Authors: Neta Glazer, David Chernin, Idan Achituve, Sharon Gannot, Ethan Fetaya

Published: 2025-05-29 16:26:32+00:00

AI Summary

This paper introduces ADD-GP, a few-shot adaptive framework based on a Gaussian Process (GP) classifier for Audio Deepfake Detection (ADD). The approach combines a powerful deep embedding model (XLS-R) with the flexibility of Gaussian Processes to achieve strong performance and efficient adaptation to unseen Text-to-Speech (TTS) models with minimal data.
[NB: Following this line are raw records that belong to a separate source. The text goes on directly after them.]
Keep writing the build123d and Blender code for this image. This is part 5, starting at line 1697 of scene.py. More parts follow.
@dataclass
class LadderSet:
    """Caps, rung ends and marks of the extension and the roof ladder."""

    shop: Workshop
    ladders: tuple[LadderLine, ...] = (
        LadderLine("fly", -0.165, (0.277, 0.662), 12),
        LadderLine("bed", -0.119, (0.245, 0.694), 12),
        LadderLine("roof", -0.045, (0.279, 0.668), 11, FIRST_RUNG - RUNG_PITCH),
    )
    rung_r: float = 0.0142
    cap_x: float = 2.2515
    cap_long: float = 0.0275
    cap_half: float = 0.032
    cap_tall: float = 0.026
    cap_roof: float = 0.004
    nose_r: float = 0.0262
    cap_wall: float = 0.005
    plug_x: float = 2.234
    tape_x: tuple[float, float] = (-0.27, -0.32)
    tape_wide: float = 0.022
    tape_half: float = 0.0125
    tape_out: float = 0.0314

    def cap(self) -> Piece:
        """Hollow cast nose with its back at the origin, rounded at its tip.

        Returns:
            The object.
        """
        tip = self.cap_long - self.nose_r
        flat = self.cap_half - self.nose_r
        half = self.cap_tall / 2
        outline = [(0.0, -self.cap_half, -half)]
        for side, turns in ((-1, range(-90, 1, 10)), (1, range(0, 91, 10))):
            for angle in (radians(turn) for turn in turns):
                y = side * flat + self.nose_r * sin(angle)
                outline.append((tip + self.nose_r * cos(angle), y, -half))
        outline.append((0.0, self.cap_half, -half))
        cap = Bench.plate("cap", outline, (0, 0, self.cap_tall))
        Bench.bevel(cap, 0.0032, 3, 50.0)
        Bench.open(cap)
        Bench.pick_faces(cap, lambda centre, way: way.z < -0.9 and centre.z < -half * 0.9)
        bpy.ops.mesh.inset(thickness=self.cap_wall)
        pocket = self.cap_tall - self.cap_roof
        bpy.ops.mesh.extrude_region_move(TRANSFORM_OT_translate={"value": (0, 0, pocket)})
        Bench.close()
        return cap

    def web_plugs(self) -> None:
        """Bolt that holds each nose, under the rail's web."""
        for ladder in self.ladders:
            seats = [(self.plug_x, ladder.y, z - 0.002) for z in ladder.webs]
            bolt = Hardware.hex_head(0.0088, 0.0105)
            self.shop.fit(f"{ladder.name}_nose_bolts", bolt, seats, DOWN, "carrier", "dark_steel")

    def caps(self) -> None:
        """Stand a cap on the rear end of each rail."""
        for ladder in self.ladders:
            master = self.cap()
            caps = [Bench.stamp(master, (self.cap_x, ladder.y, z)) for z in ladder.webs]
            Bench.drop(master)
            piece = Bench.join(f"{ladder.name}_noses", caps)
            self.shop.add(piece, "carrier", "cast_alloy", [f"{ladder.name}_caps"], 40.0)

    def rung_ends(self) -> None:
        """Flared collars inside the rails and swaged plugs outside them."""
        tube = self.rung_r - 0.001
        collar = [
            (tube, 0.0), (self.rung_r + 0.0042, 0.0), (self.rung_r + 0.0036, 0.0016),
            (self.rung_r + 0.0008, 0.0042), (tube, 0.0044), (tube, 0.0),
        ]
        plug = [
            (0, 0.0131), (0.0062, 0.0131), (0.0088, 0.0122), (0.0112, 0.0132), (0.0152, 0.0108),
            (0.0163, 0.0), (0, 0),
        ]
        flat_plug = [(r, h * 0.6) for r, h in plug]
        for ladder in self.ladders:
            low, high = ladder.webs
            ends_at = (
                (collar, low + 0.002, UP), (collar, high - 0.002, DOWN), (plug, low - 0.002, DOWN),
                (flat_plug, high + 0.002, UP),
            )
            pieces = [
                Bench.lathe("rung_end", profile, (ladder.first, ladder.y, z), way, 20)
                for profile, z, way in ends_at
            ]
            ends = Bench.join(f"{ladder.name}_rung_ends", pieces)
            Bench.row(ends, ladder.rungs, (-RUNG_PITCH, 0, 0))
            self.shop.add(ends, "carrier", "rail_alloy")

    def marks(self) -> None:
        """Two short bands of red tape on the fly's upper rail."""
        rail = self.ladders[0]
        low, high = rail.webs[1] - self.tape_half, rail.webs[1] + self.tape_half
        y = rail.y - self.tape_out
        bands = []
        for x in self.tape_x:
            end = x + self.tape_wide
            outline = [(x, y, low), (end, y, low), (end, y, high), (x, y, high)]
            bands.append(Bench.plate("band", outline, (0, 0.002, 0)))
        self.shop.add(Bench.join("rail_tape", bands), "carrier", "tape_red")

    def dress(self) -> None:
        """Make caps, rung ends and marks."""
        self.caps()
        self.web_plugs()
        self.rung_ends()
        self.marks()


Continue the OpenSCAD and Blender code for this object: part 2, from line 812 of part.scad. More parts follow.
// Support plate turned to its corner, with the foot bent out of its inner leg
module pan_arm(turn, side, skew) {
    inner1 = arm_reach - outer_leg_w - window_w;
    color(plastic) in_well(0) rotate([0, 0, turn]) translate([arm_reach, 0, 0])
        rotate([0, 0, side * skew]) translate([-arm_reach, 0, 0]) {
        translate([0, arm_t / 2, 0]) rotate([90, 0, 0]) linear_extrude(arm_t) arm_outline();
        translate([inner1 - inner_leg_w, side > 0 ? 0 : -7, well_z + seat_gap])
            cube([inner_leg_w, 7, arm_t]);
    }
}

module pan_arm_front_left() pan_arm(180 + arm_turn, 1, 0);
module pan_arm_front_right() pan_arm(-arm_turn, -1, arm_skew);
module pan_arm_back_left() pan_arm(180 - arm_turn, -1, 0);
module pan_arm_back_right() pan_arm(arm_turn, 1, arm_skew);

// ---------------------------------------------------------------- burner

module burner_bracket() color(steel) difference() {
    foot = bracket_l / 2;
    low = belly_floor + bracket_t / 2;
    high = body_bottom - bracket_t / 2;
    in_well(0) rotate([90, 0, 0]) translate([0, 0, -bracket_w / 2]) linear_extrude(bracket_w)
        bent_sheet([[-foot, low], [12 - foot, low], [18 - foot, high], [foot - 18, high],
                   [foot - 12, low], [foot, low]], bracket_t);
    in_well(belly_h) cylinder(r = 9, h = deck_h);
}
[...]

It also demonstrates applicability for personalized detection with increased robustness and one-shot adaptability.

Abstract

Recent advancements in Text-to-Speech (TTS) models, particularly in voice cloning, have intensified the demand for adaptable and efficient deepfake detection methods. As TTS systems continue to evolve, detection models must be able to efficiently adapt to previously unseen generation models with minimal data. This paper introduces ADD-GP, a few-shot adaptive framework based on a Gaussian Process (GP) classifier for Audio Deepfake Detection (ADD). We show how the combination of a powerful deep embedding model with the Gaussian processes flexibility can achieve strong performance and adaptability. Additionally, we show this approach can also be used for personalized detection, with greater robustness to new TTS models and one-shot adaptability. To support our evaluation, a benchmark dataset is constructed for this task using new state-of-the-art voice cloning models.


Key findings
ADD-GP significantly outperforms baselines in few-shot adaptation to new, unseen TTS models, achieving lower Equal Error Rates (EERs) even with very few samples (e.g., 0.54% EER with 100 shots using MixPro). It exhibits better retention of performance on in-distribution TTS models compared to baselines, mitigating catastrophic forgetting. The framework also enables effective personalized deepfake detection with excellent one-shot adaptability and provides well-calibrated uncertainty estimates.
Approach
The proposed ADD-GP framework uses a Dirichlet-based Gaussian Process (GP) classifier as a back-end, operating on features extracted from XLS-R, a Wav2Vec2-based self-supervised model, as the front-end. It leverages Deep Kernel Learning (DKL) where an RBF kernel is applied to the XLS-R embeddings, with only the last block of XLS-R and kernel parameters updated during training. For few-shot adaptation, the kernel is fixed, and the GP is updated with new examples, optionally enhanced with MixPro data augmentation.
Datasets
LibriFake (a new benchmark derived from LibriSpeech using various TTS models like yourTTS, Whisper-Speech, Vall-e-x, F5-TTS, and 11Labs), VoxCeleb.
Model(s)
XLS-R (as the deep embedding model/front-end), Gaussian Process (GP) classifier (Dirichlet-based GP with RBF kernel), AASIST (as part of SSL-AASIST baseline), Wav2Vec2 (as a backbone for baselines).
Author countries
Israel